NOTE: I was sent a copy of today’s book for review by the publisher. Aside from the free book, I am not being paid for this review. All opinions are my own. I only accept items for review on the condition that I am able to provide an honest, impartial review. (In other words, that $0.00 price tag has had no impact on whether I loved or hated the book!)
The Real James Dean: Intimate Memories from Those Who Knew Him Best is a new collection of writings about America’s most famous teen rebel, edited by Peter L. Winkler. Out August 1 from Chicago Review Press, this book features a foreword by George Stevens, Jr., son of the director of one of Dean’s three starring films, 1956’s Giant.
What sets The Real James Dean apart from similar collections is that its articles and essays are not the work of today’s film historians and critics, but are previously-published works by Dean’s co-stars, family, and friends. These recollections are sourced from out-of-print books, magazine back issues, and long-forgotten interviews — sources that are not readily available to the public, some only available on microfilm in library collections and some available to collectors, but only at steep prices.
To those of you who are regular readers of TMP, it should come as no surprise that this book is right up my alley, and I greatly enjoyed reading it. As a collector of vintage fan magazines and of classic film-related books, there are few things I love more than gleaning bits of “insider” information through star autobiographies, or sitting down with a fragile copy of Photoplay to learn all of 1954’s latest Hollywood gossip.
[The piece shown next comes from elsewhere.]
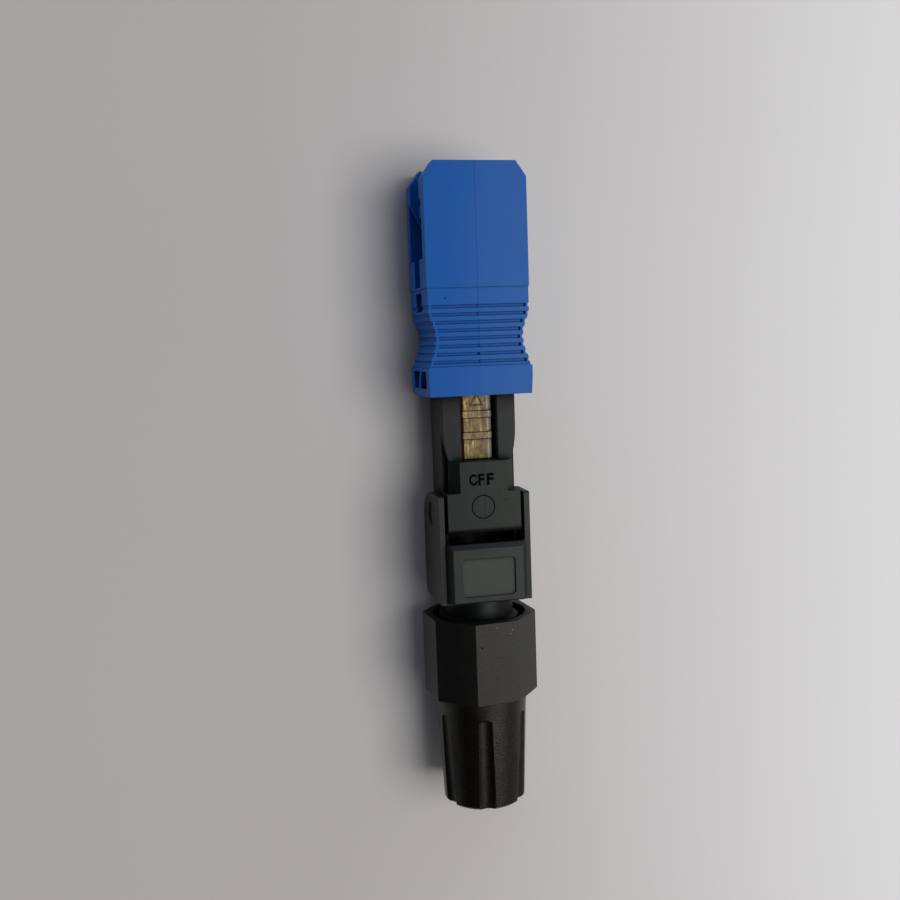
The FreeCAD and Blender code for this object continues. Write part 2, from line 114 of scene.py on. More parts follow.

Winkler has collected a wealth of information with this book, saving the reader the effort of scanning through hundreds of magazine pages and book indexes for mentions of Dean, curating the best of those mentions into one easily-accessible tome through his obviously thorough research. Winkler goes a step further by fact-checking the included articles through footnotes, a great benefit to the reader who may usually take fan mag tidbits as truth.
In gathering information about James Dean through hard-to-find sources, Winkler creates a fascinating portrait of a young man whose life and career were cut far too short. Following Stevens’ foreword and Winkler’s introduction, the book is roughly chronological in content, covering Dean’s life from youth to death. It begins with a feature which includes a lot of information about Dean’s childhood and background. The remaining chapters track just about every bit of Dean’s life, from high school to college to Hollywood.
Humans are complex beings, and this book brings to light the many contradictions present in Dean’s life and legacy. Dean’s grandmother, for instance, paints a loving portrait of her family and of Dean’s relationship with his father in “The Boy I Loved,” a 1956 Photoplay magazine feature. A Modern Screen article, published just a couple of months before Dean’s death, portrays the father-son relationship as strained, saying that Dean rarely visits his father and implying that his father doesn’t understand his choice to pursue acting as a career. Later in the book comes my favorite recollection of Dean, written by Eartha Kitt.
The Real James Dean is an incredibly valuable resource for anyone looking to discover factual information about and personal recollections of the actor whose life was so tragically cut short. A must-have for any fan of Dean, and a great addition to the bookcase of any classic Hollywood buff.